An easy way to reduce costs of sequencing is to use barcoded primers during colony pcr, pool the amplicons, and send the entire lot for one nanopore run (15$ at plasmidsaurus) and then use the raw data to demultiplex your stuff. That way you pay for one reaction, and then parallelize to get more out of the method.

Saurabh Dalvi's avatar

For sequence variations which are permissible across proteins for that we need huge chunk of data I feel but it'll be interesting to do computationally

Charlotte OBrien Gore's avatar

Not sure I agree that the sequencing is the longest part... waiting for bacteria to grow however! Also is shortening cloning times (skipping seq) in an attempt to keep up with faster and faster timelines going to lead to compromises on quality? I also agree with other comments, some cloning needs to be hyper specific and using GFP as an example is perhaps too reductionist.

I like the general thinking though, always pro reducing experiment time lines!

Madan's avatar

cool idea but it makes me uneasy 😅 I'd be paranoid about whether that harmless mutation might be doing something we don't know

zach hensel's avatar

"If your GFP carries a Val→Ile substitution at position 117..."

Position 117 is Asp. GFP probably tolerates a number of substitutions here, but also I suspect based on the structural context that substitutions would probably have significance in many experiments.

And a different semiconservative valine substitution, V68L (one of the mutations in GFPmut2 and a large fraction of engineered GFP variants), would be important to describe as probably significant rather than be buried in the methods or supplement.

I'm on board with sequence-error-tolerant experimental workflows (which was the standard not very long ago), but I'm more careful in my assumptions about how likely errors are to be significant. It certainly can be a good way to save a bit of time with some organization.

FWIW, my approach when cloning changes plasmid size is: (1) colony PCR; (2) start next step and send a single colony for sequencing in parallel; (3) go back to the positive colonies on the rare occasions that the sequence isn't perfect, if it still makes sense to do so.

Tina Austin's avatar

this is so fascinating

Hn's avatar

You should check out the work of Rama ranganathan. His lab does a lot of stuff, including pretty much exactly what you propose here.

Some thoughts regarding cost of sequencing: is it more expensive to verify that your construct has the sequence you expect, or to run subsequent experiments based on trust that it will be okay? Often times the cheaper route is way more expensive in the long run. Interesting essay

Mbwanga Sambata's avatar

Fairly good models of mutational impact already exist, especially for coding sequence (one simple model is called a "codon table"), and researchers already accept imperfect sequences depending on the nature of the project.
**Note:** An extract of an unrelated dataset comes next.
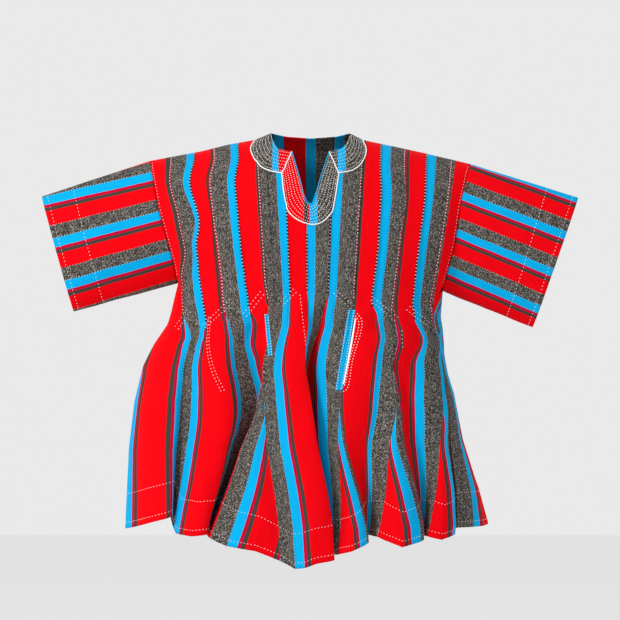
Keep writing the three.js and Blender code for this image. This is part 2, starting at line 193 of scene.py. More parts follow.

Not every sequence will be perfect in a high throughput setting, plus it doesn't matter, esp because you usually have some redundancy built in and because you'll probably validate the most interesting hits. Conversely, it would be foolish not to do due diligence when plasmid is the single point of failure in an expensive and time consuming experiment.

Also sequencing costs are already cheaper and will probably continue decreasing (Quintara does $5/plasmid for simple plasmids) and no one I know picks 10 clones for sequencing (maybe 2 depending on the complexity, plus you can do colony PCR if it's very unreliable).